▶ **Exercise**:
Within the data that follows, set down exactly the lines from the one containing "Write part 3" through the one containing "floor_mesh.materials.append(paper)", both ends included.

** Start of Material provided **

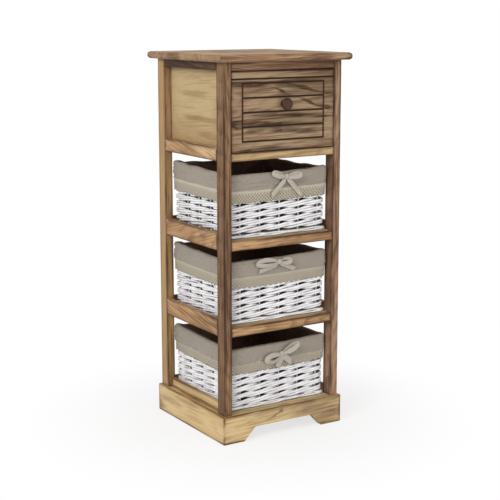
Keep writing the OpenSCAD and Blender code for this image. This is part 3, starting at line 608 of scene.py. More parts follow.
@dataclass(frozen=True)
class CottonLace(Finish):
    """Crocheted cotton lace: cream, matt and full of small eyelets. They are drawn 8 mm apart, about
    twice as coarse as the real ones, so that they show.

    Attributes:
        mesh: Distance between the eyelets of the net.
        height: Height of the band.
    """

    mesh: float = 8.0 * MM
    height: float = 26.0 * MM

    def pattern(self, g: Graph, place: Socket) -> tuple[Socket, Socket]:
        """Eyelets where sin(u + v) sin(u - v) is high, on UVs in metres with v up from the scallops.

        A plain bar with a row of slots runs along the upper edge, and a zigzag of closed stitches
        crosses the net: it is where v is near a triangle wave of u with a period of three meshes.

        Args:
            g: The material's graph.
            place: The UVs.

        Returns:
            Colour and height.
        """
        add, h = g.add, self.height
        u, v, _ = add(SPLIT, place).node.outputs
        one, two = (add(SINE, add(TIMES, add(way, u, v), math.pi / self.mesh)) for way in (PLUS, MINUS))
        holes = add(FADE, add(SIZE, add(TIMES, one, two)), 0.3, 0.5)
        wave = add(TIMES, add(ZIGZAG, u, 1.5 * self.mesh), 1.1)
        stitch = add(SIZE, add(MINUS, add(MINUS, v, wave), 0.30 * h))
        net = add(TIMES, add(FADE, stitch, 0.9 * MM, 1.6 * MM), add(FADE, v, 0.80 * h, 0.76 * h))
        slot = add(FADE, add(SIZE, add(MINUS, v, 0.86 * h)), 1.3 * MM, 0.6 * MM)
        slot = add(TIMES, slot, add(FADE, add(SINE, add(TIMES, u, TAU / self.mesh)), 0.0, 0.5))
        holes = add(MOST, add(TIMES, holes, net), slot)
        yarn = g.clouds(place, (900, 900, 900), 2.0)
        # Painted shade: the eyelets are not cut through; they are painted dark brown 675b4c for the shade
        # seen through them.
        colour = g.layers("c5bcaa", (add(FADE, yarn, 0.35, 0.65), "aca28e"),
                          (add(TIMES, holes, 0.7), "675b4c"))
        return colour, add(MINUS, 1.0, holes)


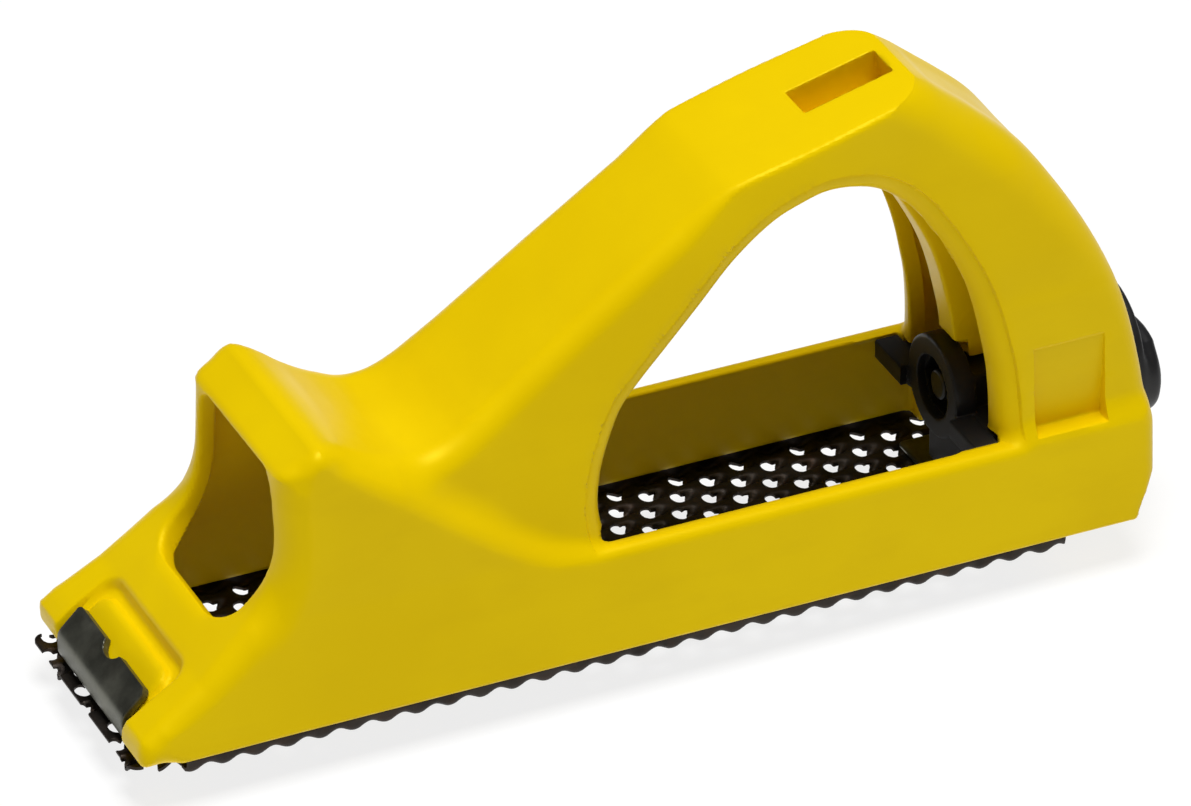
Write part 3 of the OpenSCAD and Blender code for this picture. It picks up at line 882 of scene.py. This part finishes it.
floor_mesh = bpy.data.meshes.new("floor")
S = 6.0
floor_mesh.from_pydata([(-S, -S, 0), (S, -S, 0), (S, S, 0), (-S, S, 0)], [], [(0, 1, 2, 3)])
floor = bpy.data.objects.new("floor", floor_mesh)
scene.collection.objects.link(floor)
floor.location.z = -0.0045
paper = bpy.data.materials.new("floor_paper")
paper.use_nodes = True
pb = paper.node_tree.nodes["Principled BSDF"]
pb.inputs["Base Color"].default_value = (0.2, 0.2, 0.2, 1)
pb.inputs["Roughness"].default_value = 0.9
pb.inputs["Emission Color"].default_value = (1, 1, 1, 1)
pb.inputs["Emission Strength"].default_value = 0.82
floor_mesh.materials.append(paper)

world = bpy.data.worlds.new("studio")
scene.world = world
world.use_nodes = True
bg = world.node_tree.nodes["Background"]
bg.inputs[0].default_value = (1, 1, 1, 1)
bg.inputs[1].default_value = 0.05


def softbox(name, at, target, size, power, colour=(1, 1, 1)):
    lamp = bpy.data.lights.new(name, "AREA")
    lamp.shape = "RECTANGLE"
    lamp.size, lamp.size_y = size
    lamp.energy = power
    lamp.color = colour
    o = bpy.data.objects.new(name, lamp)
    scene.collection.objects.link(o)
    o.location = at
    d = np.array(target, float) - np.array(at, float)
    z = -d / np.linalg.norm(d)
    x = np.cross((0, 0, 1.0), z)
    x /= np.linalg.norm(x)
    y = np.cross(z, x)
    o.matrix_world = Matrix(((x[0], y[0], z[0], at[0]), (x[1], y[1], z[1], at[1]), (x[2], y[2], z[2], at[2]), (0, 0, 0, 1)))
    return o


softbox("key", (0.0, -0.1, 1.2), (0, 0, 0.03), (0.6, 0.6), 14.8)
softbox("front", (-0.2, -1.2, 0.7), (0, 0, 0.03), (1.0, 0.6), 0.25)

cam_data = bpy.data.cameras.new("camera")
cam_data.sensor_width = 36.0
cam_data.lens = 9293.76 / 1191 * 36.0
cam_data.clip_start = 0.05
cam_data.clip_end = 20
cam = bpy.data.objects.new("camera", cam_data)
scene.collection.objects.link(cam)
right = (0.90757, -0.41989, 0.0)
upv = (0.22326, 0.48256, 0.84692)
back = (-0.35562, -0.76865, 0.53170)
loc = (-0.4578, -0.9805, 0.7081)
cam.matrix_world = Matrix(((right[0], upv[0], back[0], loc[0]), (right[1], upv[1], back[1], loc[1]), (right[2], upv[2], back[2], loc[2]), (0, 0, 0, 1)))
scene.camera = cam
scene.view_settings.view_transform = "Standard"
scene.view_settings.look = "None"
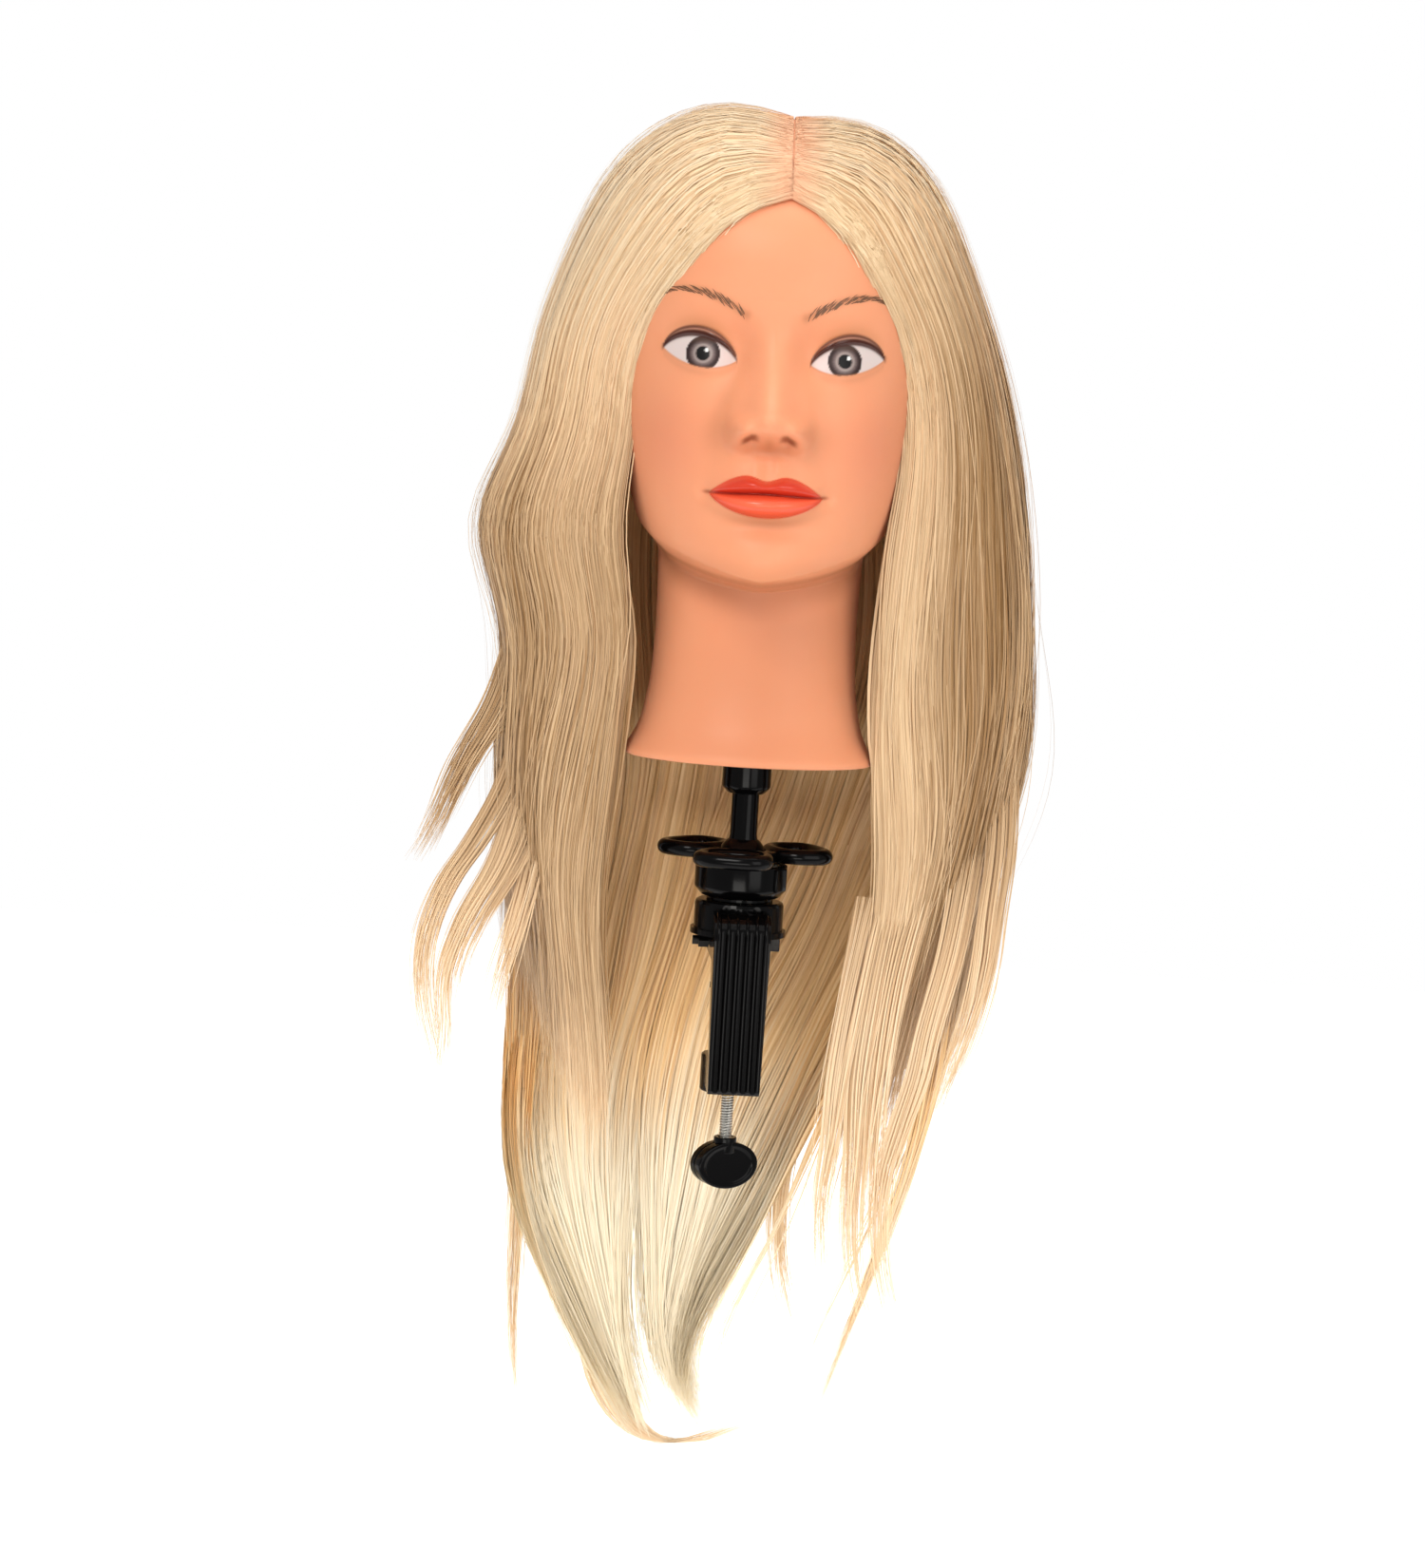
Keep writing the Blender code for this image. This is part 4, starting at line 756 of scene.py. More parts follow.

** End of Material provided **

▶ **Result of the task**:
Write part 3 of the OpenSCAD and Blender code for this picture. It picks up at line 882 of scene.py. This part finishes it.
floor_mesh = bpy.data.meshes.new("floor")
S = 6.0
floor_mesh.from_pydata([(-S, -S, 0), (S, -S, 0), (S, S, 0), (-S, S, 0)], [], [(0, 1, 2, 3)])
floor = bpy.data.objects.new("floor", floor_mesh)
scene.collection.objects.link(floor)
floor.location.z = -0.0045
paper = bpy.data.materials.new("floor_paper")
paper.use_nodes = True
pb = paper.node_tree.nodes["Principled BSDF"]
pb.inputs["Base Color"].default_value = (0.2, 0.2, 0.2, 1)
pb.inputs["Roughness"].default_value = 0.9
pb.inputs["Emission Color"].default_value = (1, 1, 1, 1)
pb.inputs["Emission Strength"].default_value = 0.82
floor_mesh.materials.append(paper)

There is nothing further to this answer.